The additional language, added at the urging of Sen. Charles Schumer, D-N.Y., asks the Federal Trade Commission to develop a proposal for a "do not spam" list within six months of the bill's signing or explain why it can't. "Spam" refers to unsolicited bulk e-mail.

House has yet to act
Meanwhile, members of the House of Representatives continue to wrangle over anti-spam proposals and have yet to craft a final bill. Observers noted that this evening's Senate vote may spur the House to act on the matter.

The final version of the Senate bill, however, is far less dramatic than an earlier proposal from Sen. Schumer that would have set up the list. The bill now allows the FTC, which has recommended against a do-not-spam list and questioned its effectiveness, to determine whether a list is practical and decide virtually all the technical questions on how to implement it.

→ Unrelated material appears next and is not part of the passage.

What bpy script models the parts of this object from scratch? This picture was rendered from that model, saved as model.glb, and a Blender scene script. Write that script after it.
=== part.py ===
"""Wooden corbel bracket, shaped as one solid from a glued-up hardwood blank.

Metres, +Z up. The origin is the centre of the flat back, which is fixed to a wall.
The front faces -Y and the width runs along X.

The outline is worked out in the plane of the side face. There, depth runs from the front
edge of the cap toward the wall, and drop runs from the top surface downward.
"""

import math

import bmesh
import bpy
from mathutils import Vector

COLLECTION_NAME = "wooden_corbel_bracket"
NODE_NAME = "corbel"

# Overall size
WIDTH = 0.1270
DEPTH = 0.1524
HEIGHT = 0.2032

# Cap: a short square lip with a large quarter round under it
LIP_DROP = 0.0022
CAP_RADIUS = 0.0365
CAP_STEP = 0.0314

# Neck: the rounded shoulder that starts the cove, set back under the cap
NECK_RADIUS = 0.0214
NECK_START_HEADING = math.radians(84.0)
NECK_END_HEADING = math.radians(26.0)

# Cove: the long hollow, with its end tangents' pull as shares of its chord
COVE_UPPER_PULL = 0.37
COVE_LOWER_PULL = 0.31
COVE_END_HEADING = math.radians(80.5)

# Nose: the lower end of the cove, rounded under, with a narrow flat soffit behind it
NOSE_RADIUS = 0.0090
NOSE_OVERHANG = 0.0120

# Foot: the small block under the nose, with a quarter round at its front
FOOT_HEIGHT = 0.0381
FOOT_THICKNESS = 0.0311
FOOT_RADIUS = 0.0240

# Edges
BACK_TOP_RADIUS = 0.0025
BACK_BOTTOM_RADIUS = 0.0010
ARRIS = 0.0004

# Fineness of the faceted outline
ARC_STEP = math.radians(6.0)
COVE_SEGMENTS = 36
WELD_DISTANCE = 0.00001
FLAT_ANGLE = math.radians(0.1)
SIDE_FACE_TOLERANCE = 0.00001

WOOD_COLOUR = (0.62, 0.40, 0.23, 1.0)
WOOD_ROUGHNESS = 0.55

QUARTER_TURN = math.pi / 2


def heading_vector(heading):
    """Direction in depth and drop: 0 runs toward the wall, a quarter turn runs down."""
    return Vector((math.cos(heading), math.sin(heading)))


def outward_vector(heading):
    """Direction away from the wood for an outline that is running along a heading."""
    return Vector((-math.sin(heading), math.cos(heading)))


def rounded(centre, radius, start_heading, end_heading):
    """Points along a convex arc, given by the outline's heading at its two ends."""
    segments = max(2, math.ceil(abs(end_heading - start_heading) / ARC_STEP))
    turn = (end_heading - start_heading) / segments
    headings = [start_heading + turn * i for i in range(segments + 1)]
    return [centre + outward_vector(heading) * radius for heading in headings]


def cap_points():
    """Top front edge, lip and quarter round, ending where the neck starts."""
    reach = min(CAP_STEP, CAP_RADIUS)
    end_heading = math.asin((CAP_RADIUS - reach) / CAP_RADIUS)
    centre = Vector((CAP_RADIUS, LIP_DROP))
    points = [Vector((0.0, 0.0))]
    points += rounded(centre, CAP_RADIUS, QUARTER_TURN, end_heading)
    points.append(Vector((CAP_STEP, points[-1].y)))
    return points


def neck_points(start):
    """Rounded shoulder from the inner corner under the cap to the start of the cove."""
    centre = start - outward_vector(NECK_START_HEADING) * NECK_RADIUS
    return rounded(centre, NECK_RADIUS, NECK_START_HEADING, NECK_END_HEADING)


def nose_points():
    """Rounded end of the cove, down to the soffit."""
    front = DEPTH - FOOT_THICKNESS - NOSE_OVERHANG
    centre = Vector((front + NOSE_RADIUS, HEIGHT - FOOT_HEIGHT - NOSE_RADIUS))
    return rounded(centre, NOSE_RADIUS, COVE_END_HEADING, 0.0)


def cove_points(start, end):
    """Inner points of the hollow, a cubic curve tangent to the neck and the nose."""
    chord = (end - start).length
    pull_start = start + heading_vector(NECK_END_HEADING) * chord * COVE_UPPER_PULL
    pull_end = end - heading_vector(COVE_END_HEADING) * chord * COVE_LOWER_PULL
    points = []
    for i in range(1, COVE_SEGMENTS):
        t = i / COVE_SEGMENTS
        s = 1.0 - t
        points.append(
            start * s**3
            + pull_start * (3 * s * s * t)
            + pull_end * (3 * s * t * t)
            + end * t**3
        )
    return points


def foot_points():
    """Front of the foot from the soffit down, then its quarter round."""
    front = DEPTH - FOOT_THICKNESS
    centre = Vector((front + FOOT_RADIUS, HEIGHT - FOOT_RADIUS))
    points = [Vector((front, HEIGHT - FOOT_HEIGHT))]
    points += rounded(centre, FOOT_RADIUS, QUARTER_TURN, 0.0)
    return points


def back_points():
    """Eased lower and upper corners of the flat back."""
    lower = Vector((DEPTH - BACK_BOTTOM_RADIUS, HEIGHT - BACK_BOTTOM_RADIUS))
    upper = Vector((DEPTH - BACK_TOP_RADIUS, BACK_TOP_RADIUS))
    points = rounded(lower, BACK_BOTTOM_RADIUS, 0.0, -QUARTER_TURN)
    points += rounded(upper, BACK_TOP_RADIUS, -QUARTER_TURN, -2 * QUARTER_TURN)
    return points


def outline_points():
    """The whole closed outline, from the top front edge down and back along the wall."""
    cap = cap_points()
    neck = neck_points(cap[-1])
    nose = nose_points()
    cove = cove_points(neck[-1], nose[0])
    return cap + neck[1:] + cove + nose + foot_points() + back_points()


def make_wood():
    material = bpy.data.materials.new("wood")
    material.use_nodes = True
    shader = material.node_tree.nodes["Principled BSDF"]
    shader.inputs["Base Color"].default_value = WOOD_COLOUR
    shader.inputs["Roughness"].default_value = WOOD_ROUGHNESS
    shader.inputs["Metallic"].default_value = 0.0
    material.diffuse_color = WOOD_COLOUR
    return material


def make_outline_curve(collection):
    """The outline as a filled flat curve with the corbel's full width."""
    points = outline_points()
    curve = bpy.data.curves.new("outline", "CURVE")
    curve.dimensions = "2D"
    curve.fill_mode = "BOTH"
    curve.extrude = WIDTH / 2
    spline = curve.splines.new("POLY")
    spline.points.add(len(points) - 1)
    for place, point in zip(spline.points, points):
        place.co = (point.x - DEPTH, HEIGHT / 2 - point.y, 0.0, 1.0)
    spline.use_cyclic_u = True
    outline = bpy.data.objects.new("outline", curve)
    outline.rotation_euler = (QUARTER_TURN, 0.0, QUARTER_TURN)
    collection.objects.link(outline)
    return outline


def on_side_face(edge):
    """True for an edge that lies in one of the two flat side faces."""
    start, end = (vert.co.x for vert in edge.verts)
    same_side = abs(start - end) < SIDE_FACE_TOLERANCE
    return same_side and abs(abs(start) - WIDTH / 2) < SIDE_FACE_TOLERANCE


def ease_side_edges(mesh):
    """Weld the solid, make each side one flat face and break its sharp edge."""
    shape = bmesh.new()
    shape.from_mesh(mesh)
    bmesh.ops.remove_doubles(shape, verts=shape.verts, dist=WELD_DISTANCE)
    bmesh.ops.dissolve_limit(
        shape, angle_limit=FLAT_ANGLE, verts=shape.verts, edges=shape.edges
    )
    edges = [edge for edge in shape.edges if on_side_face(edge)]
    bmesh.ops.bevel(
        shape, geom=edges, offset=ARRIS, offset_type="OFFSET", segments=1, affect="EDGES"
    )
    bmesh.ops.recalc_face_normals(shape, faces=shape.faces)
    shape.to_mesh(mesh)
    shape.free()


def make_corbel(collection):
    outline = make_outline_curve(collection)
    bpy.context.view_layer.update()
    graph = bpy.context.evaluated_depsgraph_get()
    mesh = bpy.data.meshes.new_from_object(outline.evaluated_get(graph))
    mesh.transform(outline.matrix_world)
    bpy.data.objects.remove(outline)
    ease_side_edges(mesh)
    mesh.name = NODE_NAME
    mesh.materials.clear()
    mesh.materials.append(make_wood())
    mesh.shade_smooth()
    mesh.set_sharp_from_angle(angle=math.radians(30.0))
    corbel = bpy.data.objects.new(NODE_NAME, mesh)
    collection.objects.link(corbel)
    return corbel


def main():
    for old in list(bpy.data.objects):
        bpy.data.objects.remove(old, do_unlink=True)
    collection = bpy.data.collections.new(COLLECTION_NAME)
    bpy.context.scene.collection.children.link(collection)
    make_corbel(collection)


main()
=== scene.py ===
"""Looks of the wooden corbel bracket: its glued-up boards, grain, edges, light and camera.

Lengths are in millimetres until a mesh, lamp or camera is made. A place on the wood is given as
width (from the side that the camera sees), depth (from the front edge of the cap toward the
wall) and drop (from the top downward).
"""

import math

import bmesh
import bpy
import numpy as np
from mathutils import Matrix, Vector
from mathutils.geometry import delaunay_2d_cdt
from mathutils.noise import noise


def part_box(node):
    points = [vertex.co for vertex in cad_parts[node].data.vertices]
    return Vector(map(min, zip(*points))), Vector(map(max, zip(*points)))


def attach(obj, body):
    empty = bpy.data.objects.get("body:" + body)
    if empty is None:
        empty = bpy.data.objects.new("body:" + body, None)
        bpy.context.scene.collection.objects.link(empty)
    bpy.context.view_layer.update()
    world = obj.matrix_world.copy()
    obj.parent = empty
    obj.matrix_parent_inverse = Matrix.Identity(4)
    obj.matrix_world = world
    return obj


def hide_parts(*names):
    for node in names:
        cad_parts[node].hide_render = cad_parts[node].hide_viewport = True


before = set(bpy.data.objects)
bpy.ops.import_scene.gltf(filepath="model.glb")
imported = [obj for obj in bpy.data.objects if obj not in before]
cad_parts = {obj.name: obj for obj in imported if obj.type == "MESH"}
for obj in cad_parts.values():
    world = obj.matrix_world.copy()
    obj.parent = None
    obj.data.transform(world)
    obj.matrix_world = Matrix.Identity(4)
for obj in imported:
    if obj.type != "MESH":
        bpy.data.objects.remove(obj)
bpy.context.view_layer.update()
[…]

Sen. Schumer said companies sending e-mail would have to provide their lists to the FTC so they could be checked and the coverage would be far broader than the FTC's telemarketer "do not call" list, which only covers sales calls to consumers. The spam-blocking list would also cover business-to-business e-mails and companies could put their entire domain on the registry, he said.

'Spam is out of control'
"Spam is out of control," Se. Schumer said. "This is not a perfect solution, but it is better than what we have now."

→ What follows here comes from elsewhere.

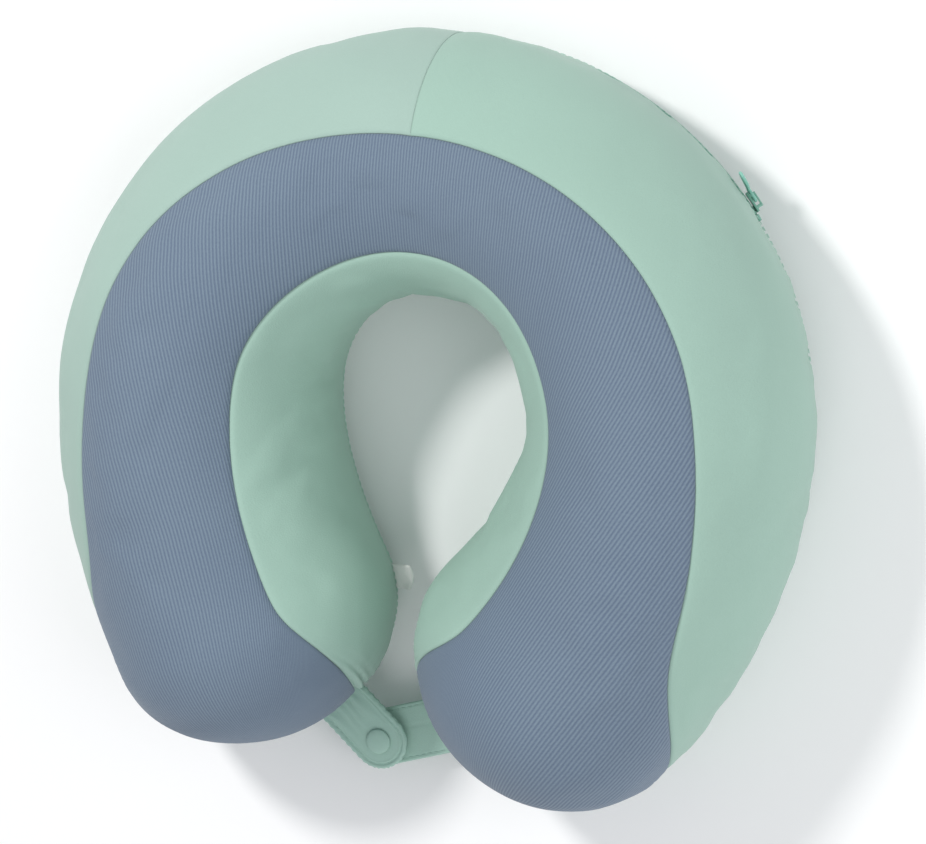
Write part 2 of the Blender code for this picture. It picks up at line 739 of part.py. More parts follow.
def tab_outline(root, way, reach, start, count=10):
    """Plan outline of a tab: square at its root, round about the snap at its far end."""
    across = Vector((-way.y, way.x))
    half = TAB_WIDTH / 2
    points = [root + way * start - across * half, root + way * reach - across * half]
    for index in range(1, count):
        angle = -math.pi / 2 + math.pi * index / count
        points.append(root + way * (reach + half * math.cos(angle)) + across * half * math.sin(angle))
    points += [root + way * reach + across * half, root + way * start + across * half]
    return points


def extrude_outline(name, outline, low, high, look, origin=None):
    mesh = bmesh.new()
    base = mesh.faces.new([mesh.verts.new((spot.x, spot.y, low)) for spot in outline])
    raised = bmesh.ops.extrude_face_region(mesh, geom=[base])["geom"]
    verts = [item for item in raised if isinstance(item, bmesh.types.BMVert)]
    bmesh.ops.translate(mesh, verts=verts, vec=(0, 0, high - low))
    return finish(name, mesh, look, shade_smooth=False, origin=origin)


def make_tab_leaf(name, root, way, reach, turn, low, thickness, pivot):
    """The free part of a tab: layered plan outlines whose hinge edges make a round end about the pivot."""
    mesh = bmesh.new()
    layers = []
    for index in range(TAB_ROUND_STEPS + 1):
        angle = math.pi * (index / TAB_ROUND_STEPS - 0.5)
        start = turn - thickness / 2 * math.cos(angle)
        height = low + thickness / 2 * (1 + math.sin(angle))
        spots = tab_outline(root, way, reach, start)
        layers.append([mesh.verts.new((spot.x, spot.y, height)) for spot in spots])
    mesh.faces.new(layers[0])
    mesh.faces.new(layers[-1])
    for lower, upper in zip(layers, layers[1:]):
        for index in range(len(lower)):
            after = (index + 1) % len(lower)
            mesh.faces.new((lower[index], lower[after], upper[after], upper[index]))
    finish(name, mesh, (MINT, 0.8), shade_smooth=False, origin=pivot)


def tab_parts(name, side, angle, low, thickness):
    """A tab's sewn root, which stays with the cover, and its free part, which swings at the root."""
    root, _ = tab_root(side, angle)
    way = (snap_place() - root).normalized()
    reach = (snap_place() - root).length
    across = Vector((-way.y, way.x))
    lie = []
    for share in (-1, -0.5, 0, 0.5, 1):
        lie.append(tip_gap_point(side, root + across * (share * TAB_WIDTH / 2), way, low, thickness))
    turn = max((spot - root).dot(way) for spot in lie) + TAB_HINGE_DISTANCE
    edge = turn - thickness / 2 - CLEARANCE
    outline = lie + [root + way * edge + across * (sign * TAB_WIDTH / 2) for sign in (1, -1)]
    extrude_outline(name + "_root", outline, low, low + thickness, (MINT, 0.8))
    pivot = Vector((*(root + way * turn), low + thickness / 2))
    make_tab_leaf(name, root, way, reach, turn, low, thickness, pivot)
    return pivot


def tip_gap_point(side, start, way, low, thickness):
    """From a place by the tip, the first one along `way` that clears the cover over the tab's thickness."""
    at = station(side, 1.0)
    spot = start - way * TAB_FIT_START
    while True:
        offset = spot - at.place
        x, y = offset.dot(at.out), offset.dot(at.along) / TIP_ROUNDNESS
        ray = cap_ray(side, math.atan2(y, x))
        reach, _, _, _ = position(ray, level_at(ray, low + thickness))
        if offset.length > reach + CLEARANCE:
            return spot
        spot = spot + way * TAB_FIT_STEP


def add_lathe(mesh, profile, count=16):
    """A closed turned body from (radius, height) points that start and end on the axis or form a ring."""
    rings = []
    for radius, height in profile:
        if radius == 0:
            rings.append([mesh.verts.new((0, 0, height))])
        else:
            rings.append(
                [
                    mesh.verts.new(
                        (
                            radius * math.cos(2 * math.pi * index / count),
                            radius * math.sin(2 * math.pi * index / count),
                            height,
                        )
                    )
                    for index in range(count)
                ]
            )
    pairs = list(zip(rings, rings[1:]))
    if len(rings[0]) > 1:
        pairs.append((rings[-1], rings[0]))
    for one, other in pairs:
        for index in range(count):
            after = (index + 1) % count
            corners = [one[index % len(one)], one[after % len(one)]]
            corners += [other[after % len(other)], other[index % len(other)]]
            unique = list(dict.fromkeys(corners))
            if len(unique) > 2:
                mesh.faces.new(unique)


def make_lathe(name, profile, look, origin):
    mesh = bmesh.new()
    add_lathe(mesh, profile)
    spot = snap_place()
    bmesh.ops.translate(mesh, verts=mesh.verts, vec=(spot.x, spot.y, 0))
    return finish(name, mesh, look, origin=origin)


def make_closure():
    rear_low = REAR_TAB_HEIGHT
    rear_top = rear_low + REAR_TAB_THICKNESS
    flange_low = rear_top + CLEARANCE
    flange_top = flange_low + SNAP_FLANGE
    socket_low = flange_top + CLEARANCE
    socket_top = socket_low + SNAP_SOCKET_HEIGHT
    front_low = socket_top + CLEARANCE
    front_top = front_low + FRONT_TAB_THICKNESS
    front_pivot = tab_parts("closure_tab_front", -1, FRONT_TAB_RAY, front_low, FRONT_TAB_THICKNESS)
    rear_pivot = tab_parts("closure_tab_rear", 1, REAR_TAB_RAY, rear_low, REAR_TAB_THICKNESS)
    cap_low = front_top + CLEARANCE
    cap_top = cap_low + SNAP_CAP_HEIGHT
    radius = SNAP_RADIUS
    cap = [(0, cap_low), (radius, cap_low), (radius, cap_low + SNAP_CAP_RIM)]
    cap += [(radius * SNAP_CAP_CROWN, cap_top - SNAP_CAP_DOME), (0, cap_top)]
    make_lathe("snap_cap", cap, (MINT, 0.7), front_pivot)
    hole = SNAP_STUD_RADIUS + SNAP_PLAY
    socket = [(hole, socket_low), (radius, socket_low)]
    socket += [(radius * SNAP_SOCKET_DRAFT, socket_top), (hole, socket_top)]
    make_lathe("snap_socket", socket, (STEEL, 0.35, 1.0), front_pivot)
    neck = SNAP_STUD_RADIUS
    stud_top = socket_top - CLEARANCE
    stud = [(0, flange_low), (radius, flange_low), (radius, flange_top), (neck * SNAP_STUD_WAIST, flange_top)]
    stud += [(neck, stud_top - SNAP_STUD_TIP), (neck * SNAP_STUD_POINT, stud_top), (0, stud_top)]
    make_lathe("snap_stud", stud, (STEEL, 0.35, 1.0), rear_pivot)
    rivet_top = rear_low - CLEARANCE
    rivet_low = rivet_top - SNAP_RIVET_HEIGHT
    rivet = [(0, rivet_low), (radius * SNAP_RIVET_CROWN, rivet_low + SNAP_RIVET_DOME)]
    rivet += [(radius, rivet_top), (0, rivet_top)]
    make_lathe("snap_rivet", rivet, (STEEL, 0.35, 1.0), rear_pivot)


def make_label():
    """A folded tape that stands out of the inner base seam."""
    ray = cap_ray(-1, math.pi - LABEL_TURN)
    reach, height, _, _ = position(ray, base_level(ray))
    root = ray.crest + ray.out * (reach + LABEL_STAND_OFF)
    across = Vector((-ray.out.y, ray.out.x))
    half = LABEL_WIDTH / 2
    outline = [root - across * half, root + ray.out * LABEL_LENGTH - across * half]
    outline += [root + ray.out * LABEL_LENGTH + across * half, root + across * half]
    low = height - LABEL_THICKNESS / 2
    return extrude_outline("care_label", outline, low, low + LABEL_THICKNESS, (WHITE, 0.7))


# ---------------------------------------------------------------- whole pillow


def centre_model():
    """Moves everything so that the middle of its box is at X = Y = 0 and its base is at Z = 0."""
    corners = []
    for made in bpy.context.scene.objects:
        corners += [made.matrix_world @ vert.co for vert in made.data.vertices]
    middle_x = (min(corner.x for corner in corners) + max(corner.x for corner in corners)) / 2
    middle_y = (min(corner.y for corner in corners) + max(corner.y for corner in corners)) / 2
    for made in bpy.context.scene.objects:
        made.location -= Vector((middle_x, middle_y, 0))


def main():
    for old in list(bpy.data.objects):
        bpy.data.objects.remove(old)
    make_foam()
    make_top_panel()
    make_bottom_panel()
    make_outer_panel("outer_panel_right", 1)
    make_outer_panel("outer_panel_left", -1)
    make_inner_panel()
    make_tape("zip_tape_upper", 1)
    make_tape("zip_tape_lower", -1)
    make_teeth("zip_teeth_upper", 1)
    make_teeth("zip_teeth_lower", -1)
    make_stop("zip_stop_closed_end", ZIP_CLOSED_ANGLE, 1)
    make_stop("zip_stop_open_end", ZIP_OPEN_ANGLE, -1)
    make_slider()
    make_puller()
    make_closure()
    make_label()
    bpy.context.view_layer.update()
    centre_model()


main()
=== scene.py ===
"""Looks of the U-shaped neck pillow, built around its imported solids.

The knit cover is rebuilt panel by panel on the same swept surface as the solids, loosened by a short cloth
simulation between its seams, and finished with grooved seams, topstitching, a coil zip, padded closure tabs,
a snap fastener and a care label.
"""

import json
import math
from collections import namedtuple

import bmesh
import bpy
import numpy as np
from mathutils import Matrix, Vector, kdtree, noise


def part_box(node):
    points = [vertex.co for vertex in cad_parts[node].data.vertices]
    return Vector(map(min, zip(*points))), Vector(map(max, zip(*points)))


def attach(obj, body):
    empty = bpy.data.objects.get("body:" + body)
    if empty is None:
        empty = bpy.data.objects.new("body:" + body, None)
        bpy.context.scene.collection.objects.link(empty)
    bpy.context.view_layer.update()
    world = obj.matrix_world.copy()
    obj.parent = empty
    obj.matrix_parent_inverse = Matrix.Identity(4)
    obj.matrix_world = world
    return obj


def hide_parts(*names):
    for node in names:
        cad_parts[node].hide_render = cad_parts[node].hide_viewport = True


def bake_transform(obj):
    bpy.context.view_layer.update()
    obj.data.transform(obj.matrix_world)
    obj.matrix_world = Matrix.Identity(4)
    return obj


# ---------------------------------------------------------------- sizes shared with the solids, in metres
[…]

The legislation still supercedes state anti-spam laws, including California's recently passed law that takes effect in January, and which some marketing groups have warned could have dire effects on Internet commerce.

The Direct Marketing Association said tonight it still supports the legislation but questioned the need for a spam-blocking list, saying spammers who now violate the law would be unlikely to abide by the list, anyway. The trade group also expressed concern that the result would be increased costs to buy and regularly update lists, yet little effect on the amount of spam messages.

5-year jail term
The other parts of the legislation co-sponsored by Sens. Conrad Burns, R-Mont., and Ron Wyden, D-Ore., are more in keeping with new advertising industry standards. Phony "from" e-mail addresses would be banned, physical addresses would have to be provided and opt outs would have to be provided and have to work. In addition, the legislation adds new penalties including up to a five-year jail term for "predatory and abusive commercial e-mail marketing."

The Senate vote came as a number of senators complained about the impact of spam and especially the impact of sexually explicit spam coming to children.